Вообще, все что он делал, носило на себе отпечаток торжественности. <Далее следует зачеркнутый текст: Помню, в начале 30-х годов к писателям круто повернулась фортуна. Печататься стало неимоверно трудно. А жить надо было. Многие подыскали себе службу и стали служащими. Пришлось служить и Б. К. Помню, один наш приятель нашел ему работу в каком-то небольшом учебном заведении. Там Б. К. исполнял обязанности зав. учебной частью. Помню, как важно и с какой торжественностью относился он к новым своим обязанностям, хотя и горевал об оставленной литературе. К счастью, времена переменились, и вскоре Б. К. снова мог заняться любимым делом>.
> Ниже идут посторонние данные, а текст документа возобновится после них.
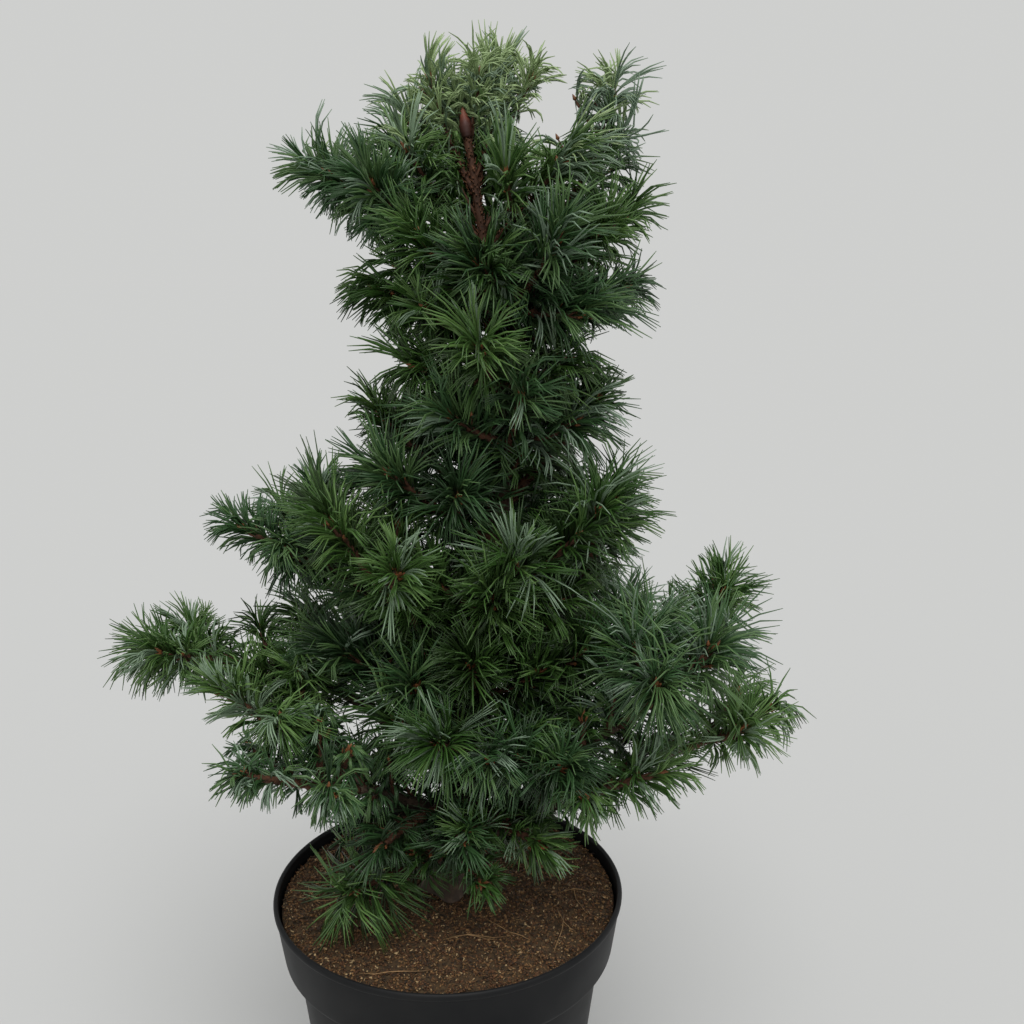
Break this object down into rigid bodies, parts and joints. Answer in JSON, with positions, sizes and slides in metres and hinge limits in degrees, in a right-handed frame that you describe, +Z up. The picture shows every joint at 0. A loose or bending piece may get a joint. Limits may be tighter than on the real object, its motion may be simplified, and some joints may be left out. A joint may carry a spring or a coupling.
{
  "type": "potted japanese white pine",
  "caption": "Young Japanese white pine in a round black nursery pot: slender leaning trunk, rising boughs and separate brush-like masses of blue-green needles.",
  "frame": {"origin": "centre of the pot's flat underside, on the ground it stands on", "axes": "+Z up along the pot's axis, -Y towards the side seen in the picture, +X to the right of that side"},
  "size_m": [0.556, 0.4045, 0.8815],
  "materials": {
    "pot_plastic": "satin black, slightly bluish",
    "bark_mulch": "loose crumbs of bark and peat",
    "bark": "rough scaly bark, smoother on young shoots",
    "needles_green": "waxy needles, deep green",
    "needles_blue": "waxy needles, blue-green",
    "needles_light": "waxy needles, lighter green"
  },
  "bodies": {
    "root": {"pot": "pot_plastic", "soil": "bark_mulch", "trunk": "bark", "bough_low_back": "bark", "bough_low_back_left": "bark", "bough_low_back_right": "bark", "bough_low_left_far": "bark", "bough_low_left_front": "bark", "bough_low_left_side": "bark", "bough_low_right_far": "bark", "bough_low_right_front": "bark", "bough_low_right_under": "bark", "bough_low_right_up": "bark", "bough_mid_back": "bark", "bough_mid_left": "bark", "bough_mid_left_front": "bark", "bough_mid_right": "bark", "needles_low_left_far": "needles_green", "needles_low_left_front": "needles_blue", "needles_low_left_side": "needles_light", "needles_low_right_under": "needles_green", "needles_low_right_front": "needles_blue", "needles_low_right_far": "needles_light", "needles_low_right_up": "needles_green", "needles_low_back_right": "needles_blue", "needles_low_back": "needles_light", "needles_low_back_left": "needles_green", "needles_mid_left": "needles_blue", "needles_mid_left_front": "needles_light", "needles_mid_right": "needles_green", "needles_mid_back": "needles_blue", "needles_pot_left": "needles_light", "needles_foot_front": "needles_green", "needles_foot_left": "needles_blue", "needles_foot_right": "needles_light", "needles_low_front_left": "needles_green", "needles_low_front_right": "needles_blue", "needles_low_centre": "needles_light", "needles_low_centre_right": "needles_green", "needles_mid_low_left": "needles_blue", "needles_mid_centre": "needles_light", "needles_mid_right_front": "needles_green", "needles_mid_high_left": "needles_blue", "needles_waist_left": "needles_light", "needles_waist_right": "needles_green", "needles_waist_front": "needles_blue", "needles_waist_back": "needles_light", "needles_upper_left_low": "needles_green", "needles_upper_right_low": "needles_blue", "needles_upper_front": "needles_light", "needles_upper_front_left": "needles_green", "needles_upper_front_right": "needles_blue", "needles_upper_right": "needles_light", "needles_upper_back": "needles_green", "needles_top_left": "needles_blue", "needles_top_left_up": "needles_light", "needles_top_front_right": "needles_green", "needles_top_right": "needles_blue", "needles_crown_left": "needles_light", "needles_crown_right": "needles_green"}
  },
  "joints": []
}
Лившиц любил красивые вещи, старинную мебель, живопись13 . Помню, < далее следует зачеркнутый текст: что крошечная квартира их в полуподвальном этаже была обставлена мебелью, купленной на распродаже в Зимнем дворце — тогда существовали такие распродажи, да вот денег не было ни у кого>. Большая картина Экстер14 висела на стене – Б. К. любил левую живопись. Это сближало его с братьями Бурлюками15 , о которых он много рассказывал. Всегда интересно было слушать его рассказы. Отношения его с Бурлюками, с Маяковским и другими футуристами прекрасно описаны в интереснейшей книге “Полутораглазый стрелец”, давно ставшей библиографической редкостью16 .
И вот через много-много лет, в 1956 году, нам довелось встретиться с Давидом Бурлюком на даче у Вс. Иванова17 в Переделкине. Бурлюки уже давно жили в Америке и наконец приехали в гости на родину. По рассказам Б. К., я ожидала встретить медведеобразного старика, а Бурлюк оказался маленьким, сгорбленным, очень болтливым. С ним — его жена, издательница его произведений, Мария Никифоровна. Сухонькая голубоглазая старушка в шляпке с кружевами, в вязаной, словно детской кофточке. Бурлюка она называла “папа”. Боятся простуды — фуфайки, колпачки, хотя был май и тепло. Вероятно, многое перепуталось у них в голове.
— А где дети Корнея Ивановича? Ведь вы прямо из Куоккала приехали?
Бурлюк читал свои стихи:
— Как широка река? — спросили у Харона.